Camp was fantastic. We should have called it “Camp Slacker.” There wasn’t much of a schedule, I kept driving the girls to the beach in the back of my pick-up truck, we stayed up all night every night, we never really stopped eating.

On the final morning of camp, I woke up underneath a brand new spider web, listening to music – not in my ears but in my mind. It was a song I hadn’t heard in a long time – one I first learned when I was a 16-year-old girl. It was Leonard Cohen’s “Suzanne.”
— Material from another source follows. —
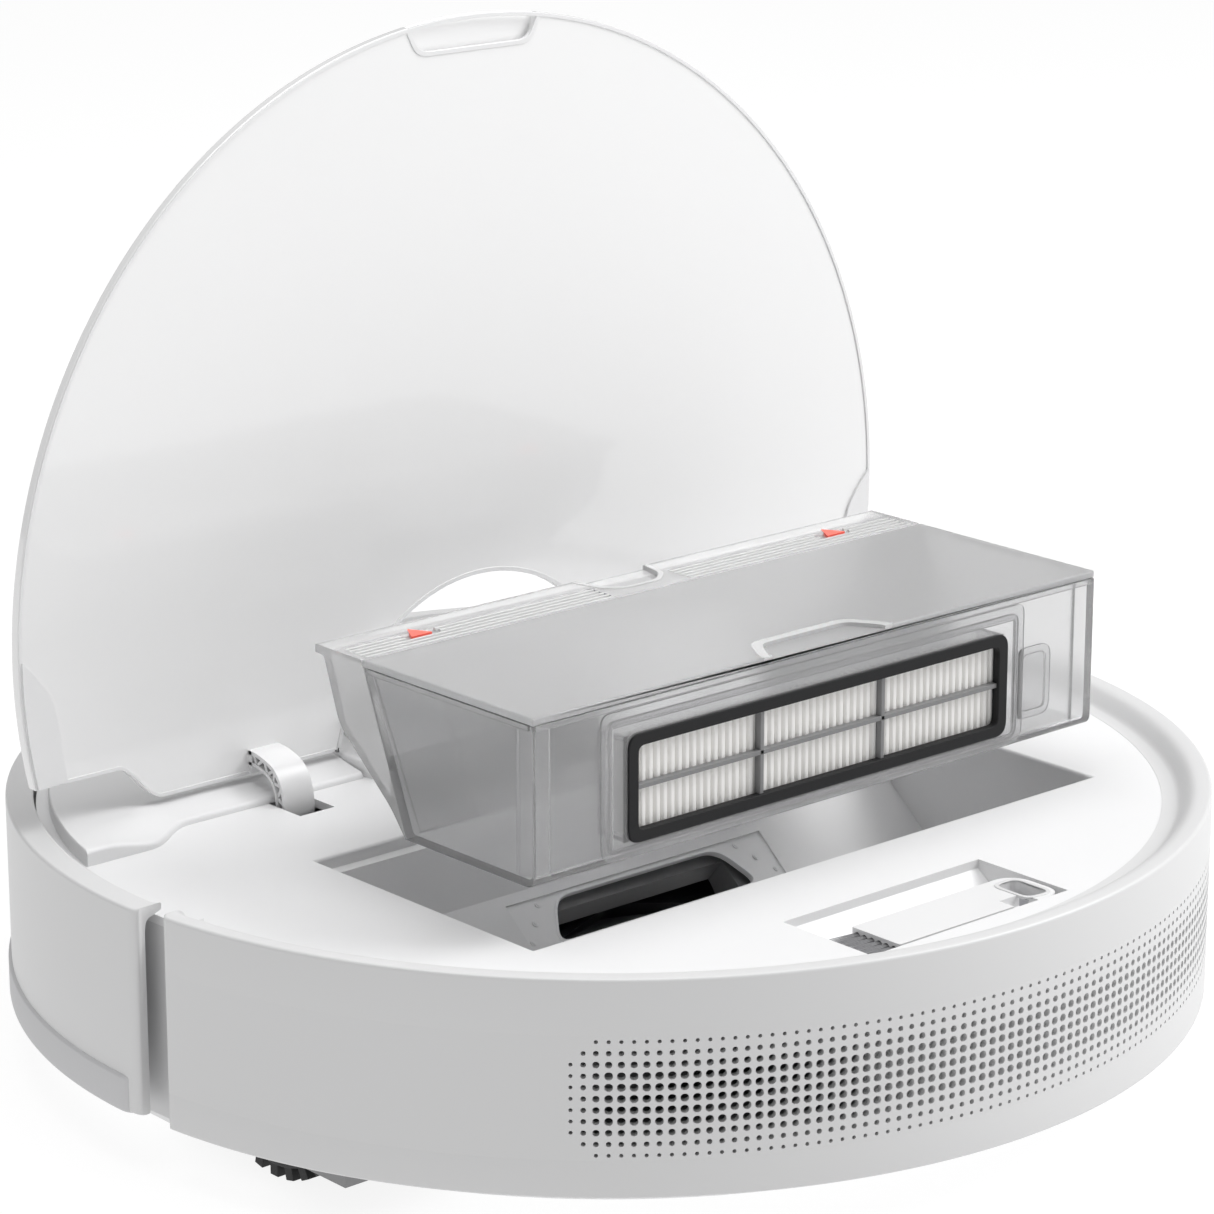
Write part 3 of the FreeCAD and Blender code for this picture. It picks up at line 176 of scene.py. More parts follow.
for source, output, target, socket in (
        (given, "Vector", cloud, "Vector"), (given, "Vector", grain, "Vector"),
        (given, "Grain size", grain, "Scale"), (cloud, "Fac", level, 0), (level, 0, shade, 0),
        (given, "Mottle", shade, 1), (given, "Colour", tint, 0), (shade, 0, tint, "Scale"),
        (level, 0, rough, 0), (given, "Wander", rough, 1), (given, "Roughness", rough, 2),
        (grain, "Fac", bump, "Height"), (given, "Grain depth", bump, "Strength"),
        (tint, 0, out, "Colour"), (rough, 0, out, "Roughness"), (bump, "Normal", out, "Normal")):
    moulded.links.new(source.outputs[output], target.inputs[socket])
print("group", moulded.name, "nodes", len(moulded.nodes))

# %% [markdown]
# ## Materials
# One function makes a plastic from the group. What stays the same all over a surface,
# such as coat or transmission, is set straight on the shader.

# %% Plastics and rubbers
def moulded_material(name, colour, roughness, mottle=0.03, wander=0.06, size=2500.0, depth=0.06, **shader):
    """A material whose colour, roughness and normal come from the moulded surface group."""
    material = bpy.data.materials.new(name)
    material.use_nodes = True
    tree = material.node_tree
    surface = tree.nodes["Principled BSDF"]
    for label, value in shader.items():
        surface.inputs[label.replace("_", " ")].default_value = value
    detail = node_of(tree, "ShaderNodeGroup", node_tree=moulded)
    for label, value in (("Colour", (*colour, 1)), ("Mottle", mottle), ("Roughness", roughness),
                         ("Wander", wander), ("Grain size", size), ("Grain depth", depth)):
        detail.inputs[label].default_value = value
    place = tree.nodes.new("ShaderNodeTexCoord")
    tree.links.new(place.outputs["Object"], detail.inputs["Vector"])
    for made_by, read_by in (("Colour", "Base Color"), ("Roughness", "Roughness"), ("Normal", "Normal")):
        tree.links.new(detail.outputs[made_by], surface.inputs[read_by])
    return material


# This white is a darker copy of the deck's white plastic: painted shade for the side walls, also used on the
# bumper and the tool's loop.
SHADED_WHITE = moulded_material("white_with_painted_shade", (0.72, 0.72, 0.723), 0.38, mottle=0.02)
WHITE_DECK = moulded_material("white_deck", (0.84, 0.84, 0.845), 0.42, mottle=0.015)
WHITE_LID = moulded_material("white_lid", (0.9, 0.9, 0.902), 0.14, mottle=0.012, wander=0.03, depth=0.0,
                             Coat_Weight=1.0, Coat_Roughness=0.04)
WHITE_EDGE = moulded_material("white_edge", (0.82, 0.82, 0.825), 0.3, mottle=0.015)
BAND_GREY = moulded_material("band_grey", (0.62, 0.62, 0.63), 0.6, mottle=0.05, size=1500, depth=0.15)
BAY_GREY = moulded_material("bay_grey", (0.84, 0.84, 0.845), 0.42, mottle=0.06)
PLATE_GREY = moulded_material("plate_grey", (0.88, 0.88, 0.885), 0.35, mottle=0.05)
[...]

Now Suzanne takes your hand
And she leads you to the river…
And she shows you where to look
Among the garbage and the flowers
There are heroes in the seaweed
There are children in the morning
They are leaning out for love
And they will lean that way forever
While Suzanne holds the mirror…

It’s unlikely LC was thinking of youth camp leaders working to convince young girls of their worth and power and potential – to “show them where to look among the garbage and the flowers” – when he wrote these lyrics. But art is sublime and it doesn’t matter what he was thinking. For a moment, the song was about me and my “children in the morning” – the ones born to other mothers but sent into the woods with me for a few days in hopes we’d all come to understand ourselves a little better.

Suzanne loads you in her pick-up truck, and she leads you to the river

Suzanne loads you in her pick-up truck, and she leads you to the river…

My second novel – the awkward one with no name – it’s always been about sisterhood. And in the early morning sisterhood of my first camping trip in over twenty years, the paradox worked its perfection and I think I learned what I will call the book.